Несмотря на значительные расходы, дубровицкое имение, взятое под опеку, неизменно приносило доход. Каждое «Дело об отчете» заканчивалось подобным обращением к губернскому предводителю дворянства:
«Честь имеем донести вашему превосходительству, что состояние здоровья вверенного попечению нашему графа Матвея Александровича Дмитриева-Мамонова в течение истекшего месяца было весьма удовлетворительно, равно при доме его сиятельства все обстояло благополучно».
Период опекунства был отмечен большой и важной работой по реставрации Знаменского храма. Еще в 1844 году священник Булкин в «нижайшем донесении» на имя опекунов князя А. Н. Вяземского и П. А. Хрущева указал на крайнюю необходимость ремонта лучшего сооружения усадьбы. Вместо выделения средств опекуны К. А. Гассовский и П. И. Савостьянов обратились в Дворянскую опеку с ходатайством о закрытие храма и перенесения причта из Дубровиц в село Лемешово.

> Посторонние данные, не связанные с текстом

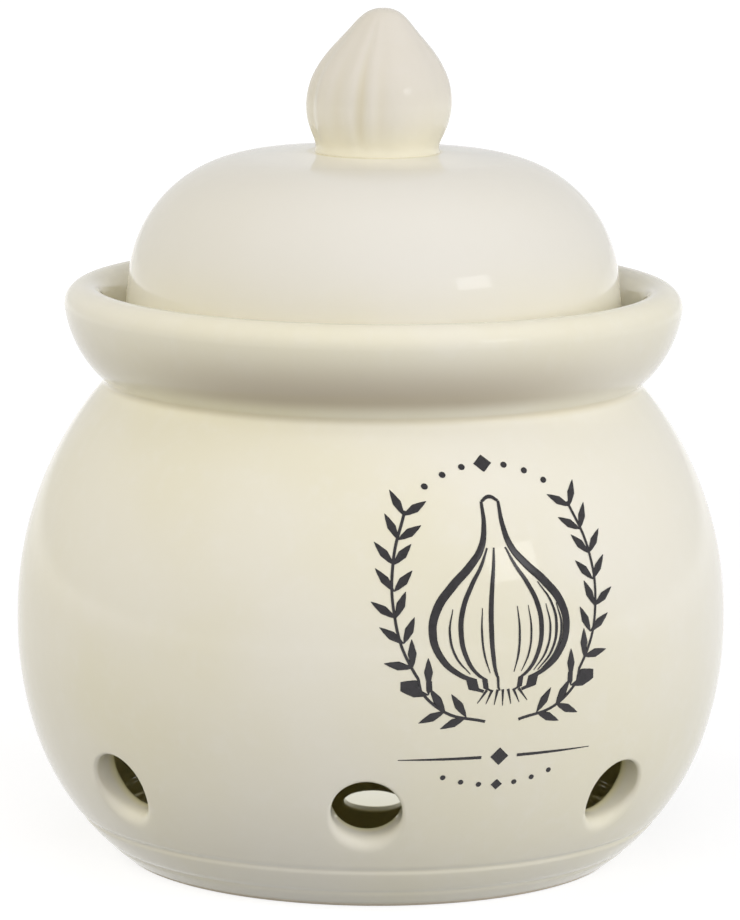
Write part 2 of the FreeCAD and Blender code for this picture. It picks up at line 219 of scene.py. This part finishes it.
# Cream glaze over pale stoneware. It drifts a little in warmth, gathers in the creases and
# leaves the foot ring bare. pools is a list of (radius, height, width) in metres, warmBase the
# heights over which a warmer base ends, and cast a tone, its share and the heights it comes in over.
def makeGlaze(name, pools, footBare=False, warmBase=None, cast=None):
    material, shader, wire = startMaterial(name)
    place = wire.node("ShaderNodeTexCoord", {}, {}, "Object")
    x, y, z = (wire.node("ShaderNodeSeparateXYZ", {}, {"Vector": place}, k) for k in range(3))
    radius = wire.math("SQRT", x * x + y * y)
    drift = wire.noise(place, 22, 2.0)
    fine = wire.noise(place, 260, 3.0, 0.6)
    tone = glazeSettings
    made = wire.blend(drift.smooth(0.35, 0.68), tone["cream"], tone["warm"])
    made = wire.blend(fine.smooth(0.45, 0.8) * 0.25, made, tone["thin"])
    if cast:
        made = wire.blend(z.smooth(*cast[2]) * cast[1], made, tone[cast[0]])
    pooled = None
    for across, above, width in pools:
        away = wire.math("SQRT", (radius - across) * (radius - across) + (z - above) * (z - above))
        pool = 1 - away.smooth(0, width)
        pooled = pool if pooled is None else wire.math("MAXIMUM", pooled, pool)
    if pooled is not None:
        made = wire.blend(pooled * 0.8, made, tone["pooled"])
    if warmBase is not None:
        made = wire.blend((1 - z.smooth(*warmBase)) * 0.6, made, tone["base"])
    groove = wire.node("ShaderNodeAttribute", {"attribute_name": "groove"}, {}, "Fac")
    made = wire.blend(groove.smooth(0.15, 1.0) * 0.6, made, tone["pooled"])
    roughness = drift * 0.02 + tone["roughness"]
    if footBare:
        up = z - tone["hollow"]
        depth = wire.math("SQRT", radius * radius + up * up)
        inner = 1 - depth.smooth(*tone["hollowEdge"])
        inner = inner * (1 - z.smooth(0.080, 0.084)) * z.smooth(0.004, 0.006)
        made = wire.blend(inner, made, tone["inner"])
        # painted shade: darker under the collar, most of all at the front
        under = z.smooth(0.0855, 0.0885) * (1 - z.smooth(0.089, 0.0985))
        under = under * radius.smooth(0.0455, 0.0465)
        under = under * ((y * -1 / radius).smooth(0.55, 1.0) * 0.75 + 0.25)
        made = wire.blend(under, made, tone["rim"])
        bare = (1 - z.smooth(0.0006, 0.0010)) * radius.smooth(0.030, 0.034)
        made = wire.blend(bare, made, tone["clay"])
        roughness = roughness + bare * 0.55
    swell = wire.noise(place, 34, 1.0) + wire.noise(place, 420, 1.0) * 0.02
    bump = wire.node(
        "ShaderNodeBump", {}, {"Strength": 0.35, "Distance": tone["wave"], "Height": swell}
    )
    wires = {"Base Color": made, "Roughness": roughness, "Normal": bump}
    # the glaze lies thickest on the floor inside, which mirrors the vent across from it
    if footBare:
        thick = inner * (1 - z.smooth(0.0095, 0.0110))
        wires["Coat Weight"] = thick
        wires["Metallic"] = thick * (1 - radius.smooth(0.034, 0.046)) * 0.6
    setShader(shader, {"IOR": 1.5, "Coat IOR": 2.0, "Coat Roughness": 0.01}, wires)
    return material


potShape = {
    "radius": 62.5,
    "lowCentre": 41.8,
    "band": 1.45,
    "wall": 5.0,
    "footCurve": 45.3,
    "footTurn": 17.7,
    "floorCurve": 284.0,
    "floorThickness": 4.0,
    "floorRound": 5.0,
    "ringInner": 37.32,
    "ringOuter": 43.12,
    "recess": 2.0,
    "mouth": 38.5,
    "throat": 85.96,
    "ledge": (45.25, 90.99),
    "lip": (50.65, 97.99),
    "lipRadius": 3.6,
    "collar": (34.3, 100.2),
    "collarCurve": 20.1,
    "neck": (46.7, 84.79),
    "grooves": ((8.2, 0.4, 0.55), (3.4, 0.25, 0.45)),
    "ventDip": 20.71,
    # how far each vent slips round the pot from an even ring, in degrees, from +X on
    "ventSlips": (0, -0.5, -1.0, -1.5, -2.0, -2.1, -0.4, 1.1),
    "columns": 24,
    "ventRadius": 6.0,
    # the mouth's rounding at the top and sides, and at the bottom
    "ventLips": (0.75, 2.6),
    "ventInnerLip": 0.8,
    "ventBlock": 9.2,
}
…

В ответ на такое «невозможное ходатайство» возмущенный полным равнодушием опекунов священник подал жалобу московскому митрополиту Филарету и послал записку жившему в соседнем имении Ивановское графу А. А. Закревскому, новому московскому генерал-губернатору, сменившему Д. В. Голицына. Решительность Булкина возымела действие. В Дубровицы приехал директор кремлевской Оружейной палаты А. Ф. Вельтман. Было решено не просто отремонтировать храм, а провести его реставрацию.
Что же понималось под реставрацией в то время? Надо учитывать, что после заката классицизма интерес к древнему русскому искусству и архитектуре только пробудился. История отечественного зодчества еще не была изучена и верно понята, представления об истоках и развитии национального стиля еще не обрели теоретической стройности. Потому и реставрацию храма в Дубровицах нельзя представлять в современном понимании, то есть со строго научной точки зрения. В ту пору она рассматривалась как творческая работа, ориентированная на обобщенные образцы древней русской архитектуры.